The plaintiffs point to no requirement, constitutional or statutory, that the termination of the power of disposition of property by death whereby the transfer of property is completed, which we have said is here the subject of the tax, must be preceded by a transfer directly from the decedent to the recipient of his bounty, of the property *338 subject to the power. And we see no necessity to debate the question whether the policies themselves were so transferred, for we think the power to tax the privilege of transfer at death cannot be controlled by the mere choice of the formalities which may attend the donor's bestowal of benefits on another at death, or of the particular methods by which his purpose is effected, so long as he retains control over those benefits with power to direct their future enjoyment until his death. Termination of the power of control at the time of death inures to the benefit of him who owns the property subject to the power and thus brings about, at death, the completion of that shifting of the economic benefits of property which is the real subject of the tax, just as effectively as would its exercise, which latter may be subjected to a privilege tax, Chanler v. Kelsey, 205 U.S. 466. "To make a distinction between a general power and a limitation in fee is to grasp at a shadow while the substance escapes." Sugden, Powers, 8th ed., 396; see Gray, Perpetuities, 3d ed. 1915, § 526 (b). And the non-exercise of the power may be as much as disposition of property testamentary in nature as would be its exercise at death, Bullen v. Wisconsin, 240 U.S. 625; cf. United States v. Robbins, 269 U.S. 315, 327; Cohen v. Samuels, supra.
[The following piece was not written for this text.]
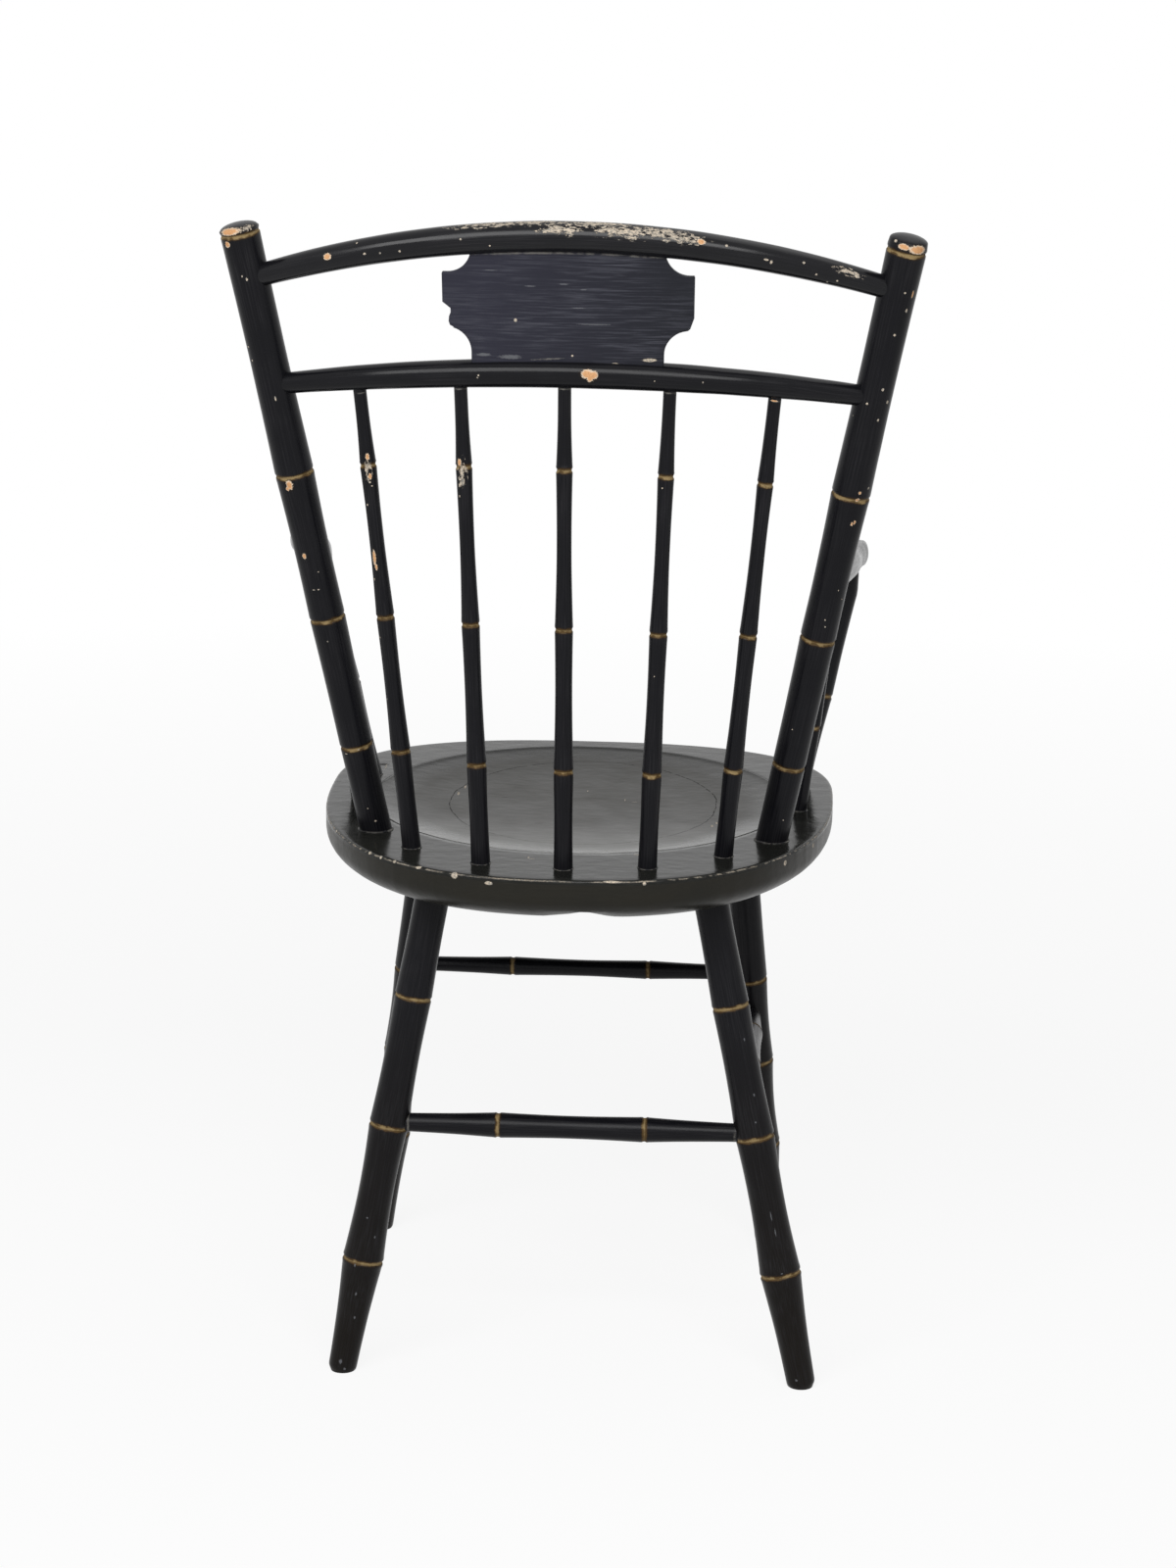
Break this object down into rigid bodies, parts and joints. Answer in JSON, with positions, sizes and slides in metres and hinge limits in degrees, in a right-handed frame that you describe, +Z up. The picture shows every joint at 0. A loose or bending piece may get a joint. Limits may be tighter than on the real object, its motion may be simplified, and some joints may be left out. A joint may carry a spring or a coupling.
{
  "type": "windsor armchair",
  "caption": "Black painted wooden armchair: bamboo-turned sticks and legs, hollowed plank seat, bowed back rails with a shaped tablet between them, slim arms on turned supports.",
  "frame": {"origin": "middle of the plan of the whole chair, on the floor", "axes": "+Z up; the sitter looks towards -Y and the back posts lean towards +Y; +X is the sitter's left"},
  "size_m": [0.5193, 0.4579, 0.9142],
  "materials": {
    "black_paint": "black paint with a soft gloss over wood, gilt lines in the ring grooves, chipped and rubbed at the edges",
    "seat_paint": "worn black paint over wood, duller and greyer in the hollow, chipped along the rim"
  },
  "bodies": {
    "root": {"seat": "seat_paint", "left_back_post": "black_paint", "right_back_post": "black_paint", "top_rail": "black_paint", "mid_rail": "black_paint", "tablet": "black_paint", "back_spindle_1": "black_paint", "back_spindle_2": "black_paint", "back_spindle_3": "black_paint", "back_spindle_4": "black_paint", "back_spindle_5": "black_paint", "left_arm": "black_paint", "right_arm": "black_paint", "left_arm_stump": "black_paint", "right_arm_stump": "black_paint", "left_arm_spindle": "black_paint", "right_arm_spindle": "black_paint", "front_left_leg": "black_paint", "front_right_leg": "black_paint", "rear_left_leg": "black_paint", "rear_right_leg": "black_paint", "front_stretcher": "black_paint", "back_stretcher": "black_paint", "left_stretcher": "black_paint", "right_stretcher": "black_paint"}
  },
  "joints": []
}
The objection urged by plaintiffs under the second question, that the statutory method of fixing the tax and securing its payment infringes the Fifth Amendment, need not detain us. It is said that both the tax on those who share in the decedent's estate and that paid by the beneficiaries is larger than it otherwise would be if the proceeds of the insurance had not been included in the decedent's gross estate. But the increase in the tax to both is a consequence of including the amount of the policies in the gross estate in determining the net which is made the measure of the graduated transfer tax. The objection amounts to no more than saying that if the transfer of *339 the policies or their proceeds be taxed, they should not be included with the other property of the estate in determining the rate of the tax. As it is the termination of the power of disposition of the policies by decedent at death which operates as an effective transfer and is subjected to the tax, there can be no objection to measuring the tax or fixing its rate by including in the gross estate the value of the policies at the time of death, together with all the other interests of decedent transferred at his death. Stebbins v. Riley, 268 U.S. 137. The inclusion in the gross estate of gifts made in contemplation of death under § 402 (c) has a like effect.

Other objections to the operation of the statute are not discussed either because they are not of weight or are not presented by the certified facts.
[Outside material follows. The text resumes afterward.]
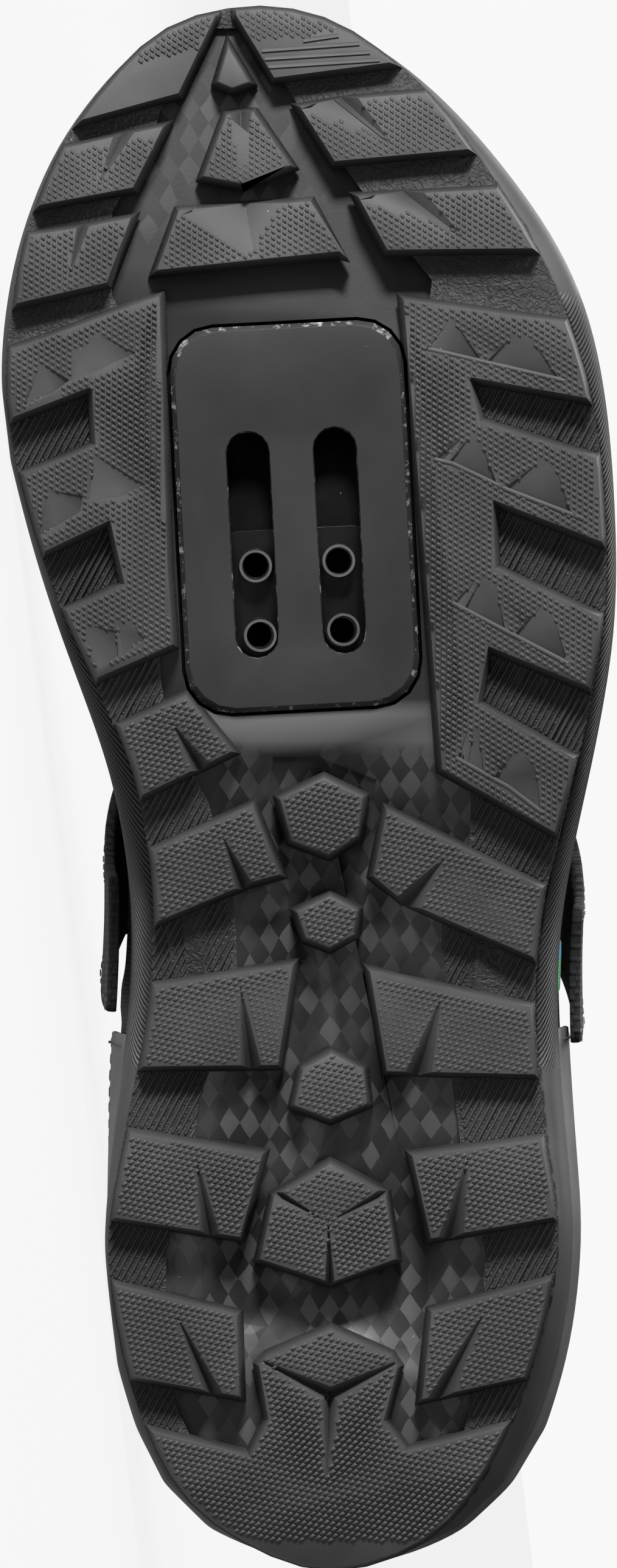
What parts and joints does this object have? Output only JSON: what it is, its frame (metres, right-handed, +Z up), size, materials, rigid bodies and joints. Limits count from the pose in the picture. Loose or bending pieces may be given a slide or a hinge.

The questions propounded by the Court of Claims in form suggest that the tax is one imposed by the statute upon the policies. This we have shown is not the case. It is the transfer, which is a concomitant of the criteria laid down by the statute for imposing the tax, which is the subject of the tax. The tax is not on the policies, but we answer the question as if inquiring about the true subject of the tax.

Both questions are answered, No.

MR. JUSTICE McREYNOLDS concurs in the result.

MR. JUSTICE SUTHERLAND and MR. JUSTICE BUTLER dissent.

NOTES

[*] REPORTER'S NOTE. — This right was exercised as to one policy before his death by substituting children.